As winter storms rolled across Europe the refugees huddled in Austrian camps waiting for Western nations to open their doors. Just before Christmas of 1956 the first wave of more than 37,000 Hungarians began their trek toward an unknown future in Canada.

From Ottawa, Prime Minister Louis St. Laurent sent Immigration Minister Jack Pickersgill to Vienna with a mandate to slash red tape and speed the movement of refugees. Pickersgill organized a massive airlift. He booked every available plane and ship. And he told Canadian embassy staff to put students at the front of the line.

According to Pickersgill, “Most of the countries of refuge wanted to receive Hungarians who could start to work immediately, but we in Canada – alone – encouraged students to come here to complete their studies. We believed, in the long run, their additional qualifications would increase their contribution to their new homeland…”

The Sopron Story

When Pickersgill discovered Miklos Gratzer and Istvan Tolnai, along with 200 of their fellow forestry students and 34 faculty members from Sopron University – all penned-up in the same camp near Salzburg – he made a series of long-distance calls to Vancouver.

Within hours on a Sunday morning Pickersgill cut an extraordinary deal. He arranged for the Sopron school of forestry to be transferred – virtually intact – from Hungary to the University of British Columbia. In essence, the Sopron foresters were “adopted” en masse by UBC and the pulp mill town of Powell River on British Columbia’s Sunshine Coast.

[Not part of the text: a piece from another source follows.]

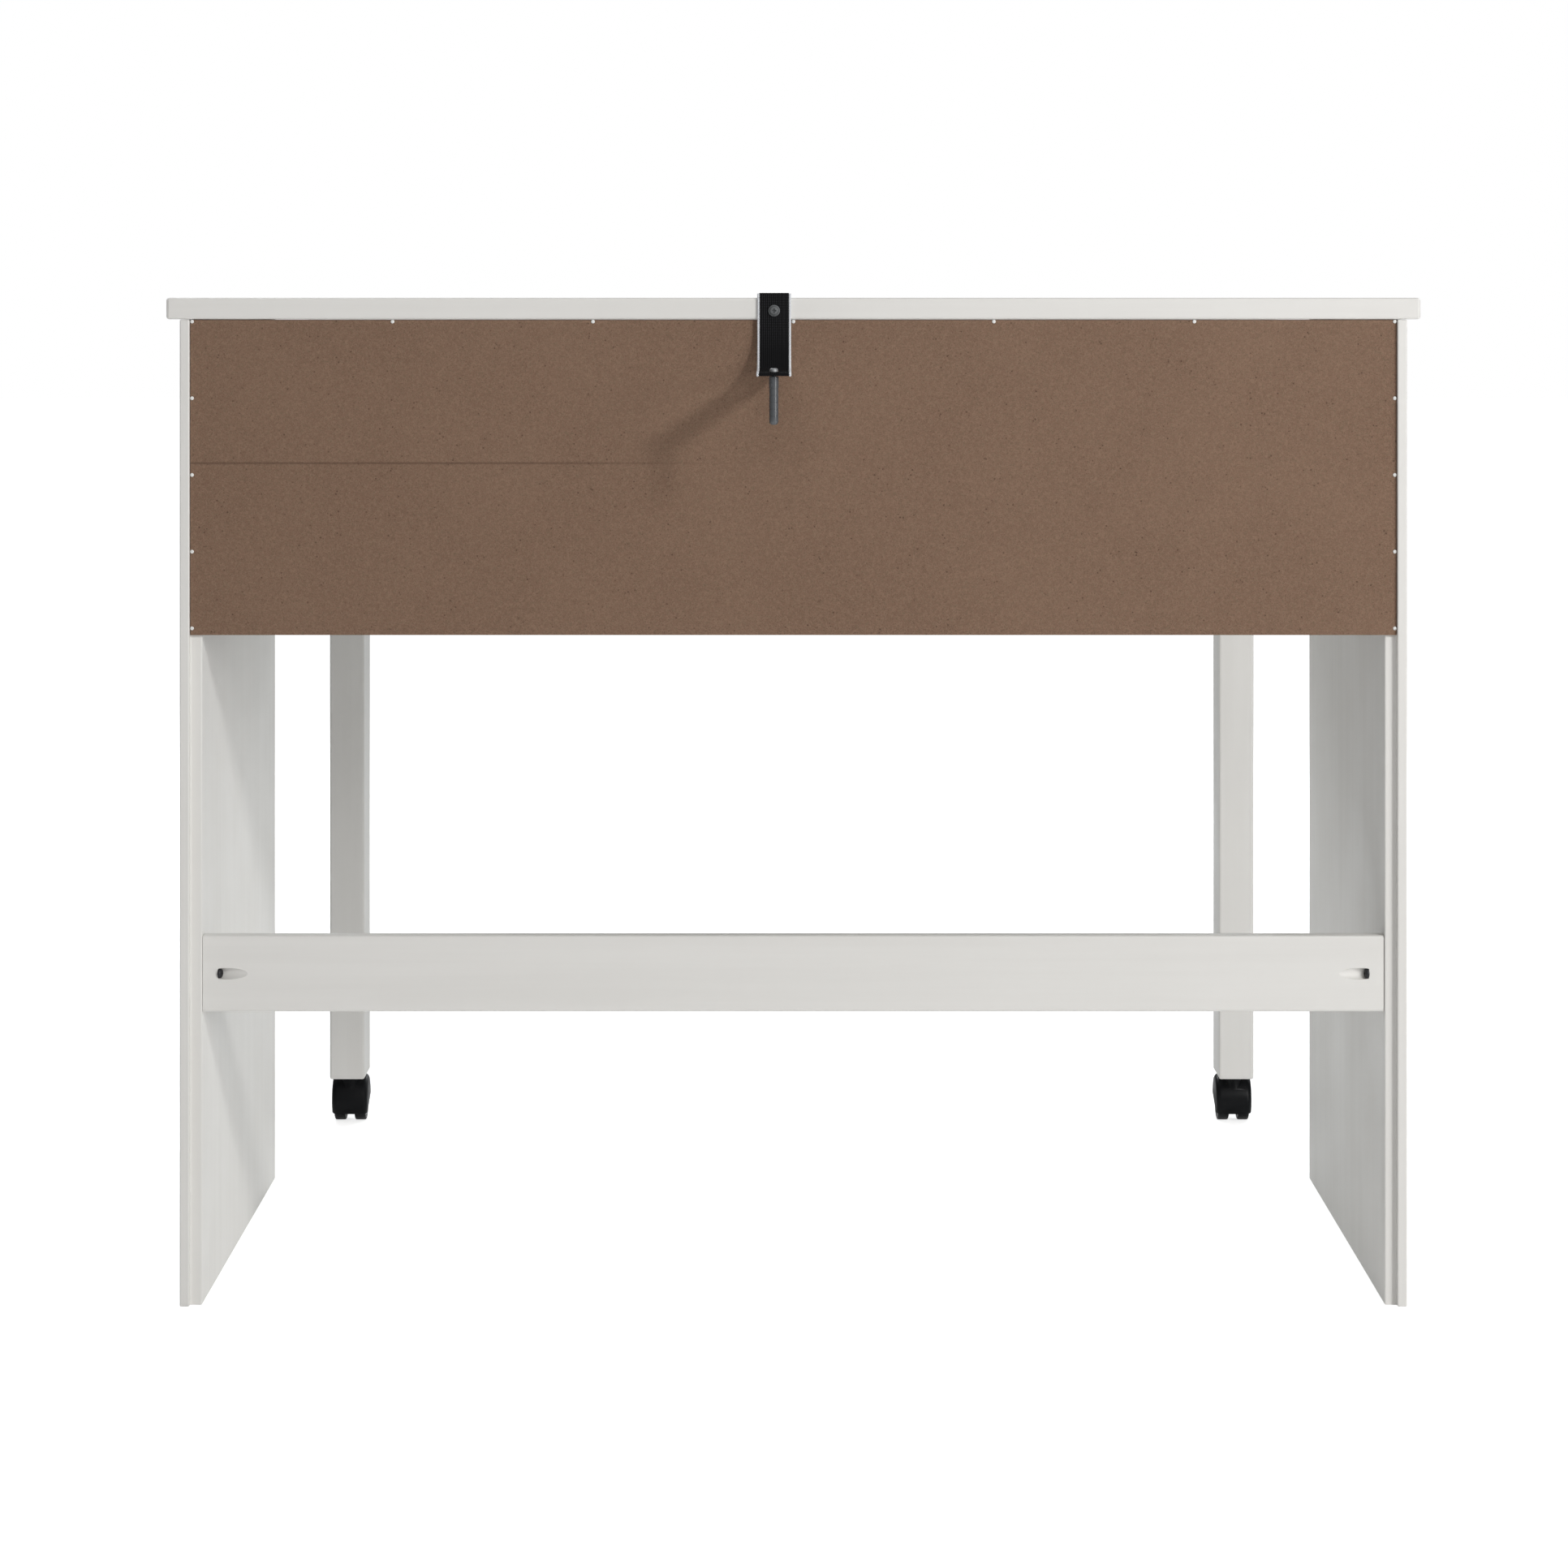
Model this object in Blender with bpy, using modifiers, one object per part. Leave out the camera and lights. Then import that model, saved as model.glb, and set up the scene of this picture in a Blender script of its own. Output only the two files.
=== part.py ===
"""Sewing table with a pull-out leaf that rolls on two castored legs.

The back of the table faces -Y and the leaf pulls out towards +Y.  The main body is
a top on two full-depth side panels, tied by a nailed hardboard back, a rail under
the top and a low rear stretcher.  The leaf frame runs on telescopic slides between
the side panels, and it is modelled pulled out to its stop.  A webbing strap on the
back edge of the top ties the table to a wall.

All sizes are in metres.
"""

import math

import bmesh
import bpy
from mathutils import Matrix, Vector

# ---------------------------------------------------------------- driving sizes

GAP = 0.0003                 # between faces that touch
RUNNING_CLEARANCE = 0.00008  # radial, between a shaft and the hole it turns in
SCREW_CLEARANCE = 0.0003     # radial, between a screw or nail and its hole

BOARD = 0.0159               # thickness of every coated board
TABLE_HEIGHT = 0.748
SIDES_WIDTH = 0.910          # over the outer faces of the side panels
SIDE_DEPTH = 0.495
TOP_OVERHANG = 0.010         # past the side panels, left, right and front
EDGE_ROUND = 0.0018          # rounded edges of the boards

RABBET_LIP = 0.0071          # outer strip left beside the rabbet
RABBET_DEPTH = 0.006
BACK_THICK = 0.0027
BACK_HEIGHT = 0.2338
BACK_TOP_GAP = 0.0005        # between the back and the underside of the top
BACK_SIDE_GAP = 0.0004

NAIL_HEAD_RADIUS = 0.0014
NAIL_HEAD_HEIGHT = 0.0006
NAIL_RADIUS = 0.0006
NAIL_LENGTH = 0.014
NAIL_POINT = 0.002
NAIL_COLUMNS = 7             # along the top edge of the back
NAIL_ROWS = 4                # down each side, below the top row
NAIL_EDGE_INSET = 0.0013     # from the back's side edge to the nail's centre
NAIL_BOTTOM_INSET = 0.005    # from the back's lower edge to the lowest nail

RAIL_HEIGHT = 0.0565
STRETCHER_TOP = 0.2741
STRETCHER_SETBACK = 0.0075   # from the back edges of the side panels

POCKET_RADIUS = 0.0043
POCKET_ANGLE = math.radians(17.0)
POCKET_END_DEPTH = 0.0057    # of the screw's axis at the stretcher's end
POCKET_SEAT = 0.0117         # from the stretcher's end to the screw's seat
POCKET_CUT_LENGTH = 0.060    # of the cutter, long enough to leave the face
POCKET_SCREW_HEAD = 0.0036
POCKET_SCREW_HEAD_HEIGHT = 0.0024
POCKET_SCREW_RADIUS = 0.0016
POCKET_SCREW_LENGTH = 0.025

CAM_RADIUS = 0.0075
CAM_DEPTH = 0.012
CAM_CHAMFER = 0.0005
CAM_DROP = 0.022             # below the underside of the top
CAM_INSET = 0.060            # from the back and the front of the side panel

LEG_WIDTH = 0.0312
LEG_DEPTH = 0.057
LEG_CLEARANCE = 0.0011       # between a leg and the caster's hood under it
LEAF_TRAVEL = 0.298
LEAF_TOP_CLEARANCE = 0.003   # between the leaf and the underside of the top
LEAF_REAR_CLEARANCE = 0.003  # between the pushed-in leaf and the rear rail
APRON_HEIGHT = 0.070
APRON_SETBACK = 0.004        # of the front apron behind the legs' front faces
RAIL_REAR_INSET = 0.005      # of the side rails inside the leaf's rear edge

SPACER_THICK = 0.0092
SLIDE_THICK = 0.0124
SLIDE_HEIGHT = 0.045
SLIDE_FRONT_INSET = 0.010    # behind the front edge of the side panel
SLIDE_REAR_INSET = 0.035     # in front of the back edge of the side panel
SLIDE_MIDDLE_SHORTER = 0.050   # than the outer and inner members
SLIDE_SHEET = 0.0012
SLIDE_PLAY = 0.0006          # between neighbouring slide members
SLIDE_BALL = 0.003           # room for the balls between two members' flanges
SLIDE_LIP = 0.003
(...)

But best intentions could not guarantee a happy ending. For many of the Soproners, transition to a new life in the West was far from idyllic.

They arrived with little more than the clothes on their backs and a desire to escape communist oppression. Most knew nothing about Canada and didn’t speak a word of English. They endured homesickness, depression and doubt.

Family members back in Hungary wrote emotional letters pleading for them to come home. They even encountered a nasty political backlash in left-wing British Columbia.

In the end, the Sopron foresters persisted, survived and earned their own measures of recognition and respect. Istvan Tolnai worked his way up from “chokerman” on a rough and tumble West Coast logging crew to become chief forester for Weyerhaeuser Canada, one of the largest timber companies in North America. Miklos Gratzer became a distinguished professor of forestry with top postings at several large universities.

More than 80 percent of the Soproners graduated from UBC. More than 30 percent went on to earn advanced degrees. And like most of the Hungarians who arrived here in 1956, nearly all have become proud Canadian citizens.

Anna’s Story

Anna Porter came to Canada in a roundabout way. She and her mom escaped from Budapest to New Zealand, where they joined other family members. Anna wound up in a convent – the only child in the entire school who spoke no English. She felt isolated and alone, with a sense of “not belonging” that never went away.

As she grew up, she grew restless. After graduation, she wandered – to Sydney, then Rome and London before finally settling down in Toronto. Where she discovered her life’s work – the editing, publishing and writing of books.

“I got to work with Margaret Laurence, and Margaret Atwood, and Mordecai Richler, Earle Birney, Irving Layton, Al Purdy – I mean, how lucky can you get?” asks Anna. In 1992 she was appointed an Officer of the Order of Canada.